What the task asks:
Nothing but the lines from the one that contains "obj.matrix_parent_inverse = Matrix.Identity(4)" through the end of the listing should appear, set down exactly.

Material provided:
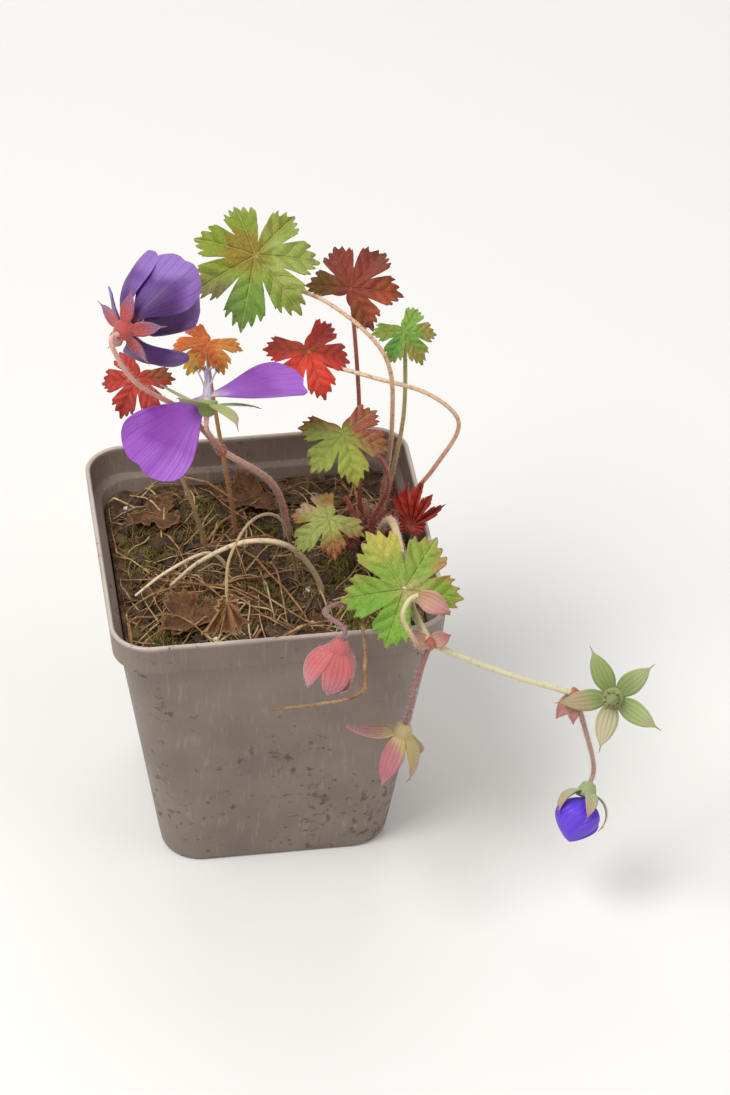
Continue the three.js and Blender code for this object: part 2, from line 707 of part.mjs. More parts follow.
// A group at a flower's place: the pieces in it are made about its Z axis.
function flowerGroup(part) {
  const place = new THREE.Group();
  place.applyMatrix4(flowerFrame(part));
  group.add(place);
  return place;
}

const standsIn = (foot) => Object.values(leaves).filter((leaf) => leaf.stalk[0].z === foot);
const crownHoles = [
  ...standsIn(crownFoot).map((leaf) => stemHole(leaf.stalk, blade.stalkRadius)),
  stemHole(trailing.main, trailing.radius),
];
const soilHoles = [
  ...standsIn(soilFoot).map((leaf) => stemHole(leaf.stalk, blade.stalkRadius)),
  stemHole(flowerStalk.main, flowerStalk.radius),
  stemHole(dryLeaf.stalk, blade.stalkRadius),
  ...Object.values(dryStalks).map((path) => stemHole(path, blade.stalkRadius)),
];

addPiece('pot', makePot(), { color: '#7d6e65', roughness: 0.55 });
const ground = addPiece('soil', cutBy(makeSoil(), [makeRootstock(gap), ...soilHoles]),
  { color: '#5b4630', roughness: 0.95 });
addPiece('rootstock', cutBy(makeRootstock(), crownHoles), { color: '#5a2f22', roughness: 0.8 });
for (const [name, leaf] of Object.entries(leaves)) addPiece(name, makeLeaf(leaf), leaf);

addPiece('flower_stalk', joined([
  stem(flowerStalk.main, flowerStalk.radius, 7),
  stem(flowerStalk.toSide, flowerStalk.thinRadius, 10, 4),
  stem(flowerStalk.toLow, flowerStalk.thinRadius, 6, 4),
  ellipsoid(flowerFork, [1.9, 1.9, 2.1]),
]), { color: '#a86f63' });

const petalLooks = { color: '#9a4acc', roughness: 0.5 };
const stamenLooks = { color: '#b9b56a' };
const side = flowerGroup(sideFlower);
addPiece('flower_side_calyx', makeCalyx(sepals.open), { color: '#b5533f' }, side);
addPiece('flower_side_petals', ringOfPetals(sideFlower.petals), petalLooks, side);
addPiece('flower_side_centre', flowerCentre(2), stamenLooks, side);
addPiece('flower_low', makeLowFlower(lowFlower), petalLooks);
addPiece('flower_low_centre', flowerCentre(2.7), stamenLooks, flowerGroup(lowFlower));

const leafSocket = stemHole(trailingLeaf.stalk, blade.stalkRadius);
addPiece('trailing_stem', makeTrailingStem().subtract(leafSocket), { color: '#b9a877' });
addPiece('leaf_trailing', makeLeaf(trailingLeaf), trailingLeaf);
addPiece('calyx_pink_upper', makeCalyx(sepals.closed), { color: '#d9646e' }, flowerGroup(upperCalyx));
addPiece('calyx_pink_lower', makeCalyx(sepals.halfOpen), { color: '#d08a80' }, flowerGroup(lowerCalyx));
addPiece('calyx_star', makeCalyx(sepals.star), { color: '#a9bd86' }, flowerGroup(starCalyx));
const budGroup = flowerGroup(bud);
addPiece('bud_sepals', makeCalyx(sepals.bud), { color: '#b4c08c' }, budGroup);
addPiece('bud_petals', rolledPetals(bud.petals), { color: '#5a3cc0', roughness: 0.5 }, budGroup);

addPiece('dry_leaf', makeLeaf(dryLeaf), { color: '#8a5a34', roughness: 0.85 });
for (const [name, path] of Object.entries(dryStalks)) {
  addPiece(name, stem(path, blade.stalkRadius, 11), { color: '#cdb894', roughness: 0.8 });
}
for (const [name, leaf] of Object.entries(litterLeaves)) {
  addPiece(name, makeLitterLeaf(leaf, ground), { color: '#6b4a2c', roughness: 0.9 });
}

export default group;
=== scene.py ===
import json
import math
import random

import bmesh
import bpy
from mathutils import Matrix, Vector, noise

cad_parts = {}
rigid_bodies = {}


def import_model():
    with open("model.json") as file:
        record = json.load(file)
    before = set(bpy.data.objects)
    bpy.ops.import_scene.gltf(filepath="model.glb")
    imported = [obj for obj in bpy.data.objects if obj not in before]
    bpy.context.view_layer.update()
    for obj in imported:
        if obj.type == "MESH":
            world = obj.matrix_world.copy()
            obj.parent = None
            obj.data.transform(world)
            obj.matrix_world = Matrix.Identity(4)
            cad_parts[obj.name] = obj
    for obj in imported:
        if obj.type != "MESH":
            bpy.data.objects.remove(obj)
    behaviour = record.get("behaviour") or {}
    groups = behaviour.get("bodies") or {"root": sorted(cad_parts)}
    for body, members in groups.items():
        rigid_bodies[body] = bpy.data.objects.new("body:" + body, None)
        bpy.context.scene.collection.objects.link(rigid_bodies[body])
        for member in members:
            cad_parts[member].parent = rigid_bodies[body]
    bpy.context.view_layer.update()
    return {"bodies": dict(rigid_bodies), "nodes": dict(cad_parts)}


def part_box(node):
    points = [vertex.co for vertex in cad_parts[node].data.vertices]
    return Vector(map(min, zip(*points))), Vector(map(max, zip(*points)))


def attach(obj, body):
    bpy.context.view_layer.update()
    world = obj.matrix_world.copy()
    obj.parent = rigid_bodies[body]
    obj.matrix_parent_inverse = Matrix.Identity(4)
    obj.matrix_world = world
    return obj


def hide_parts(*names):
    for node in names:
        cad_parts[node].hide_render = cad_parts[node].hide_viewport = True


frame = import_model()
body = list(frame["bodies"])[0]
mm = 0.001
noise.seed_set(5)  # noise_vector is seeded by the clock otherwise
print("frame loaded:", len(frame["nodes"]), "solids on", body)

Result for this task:
    obj.matrix_parent_inverse = Matrix.Identity(4)
    obj.matrix_world = world
    return obj


def hide_parts(*names):
    for node in names:
        cad_parts[node].hide_render = cad_parts[node].hide_viewport = True


frame = import_model()
body = list(frame["bodies"])[0]
mm = 0.001
noise.seed_set(5)  # noise_vector is seeded by the clock otherwise
print("frame loaded:", len(frame["nodes"]), "solids on", body)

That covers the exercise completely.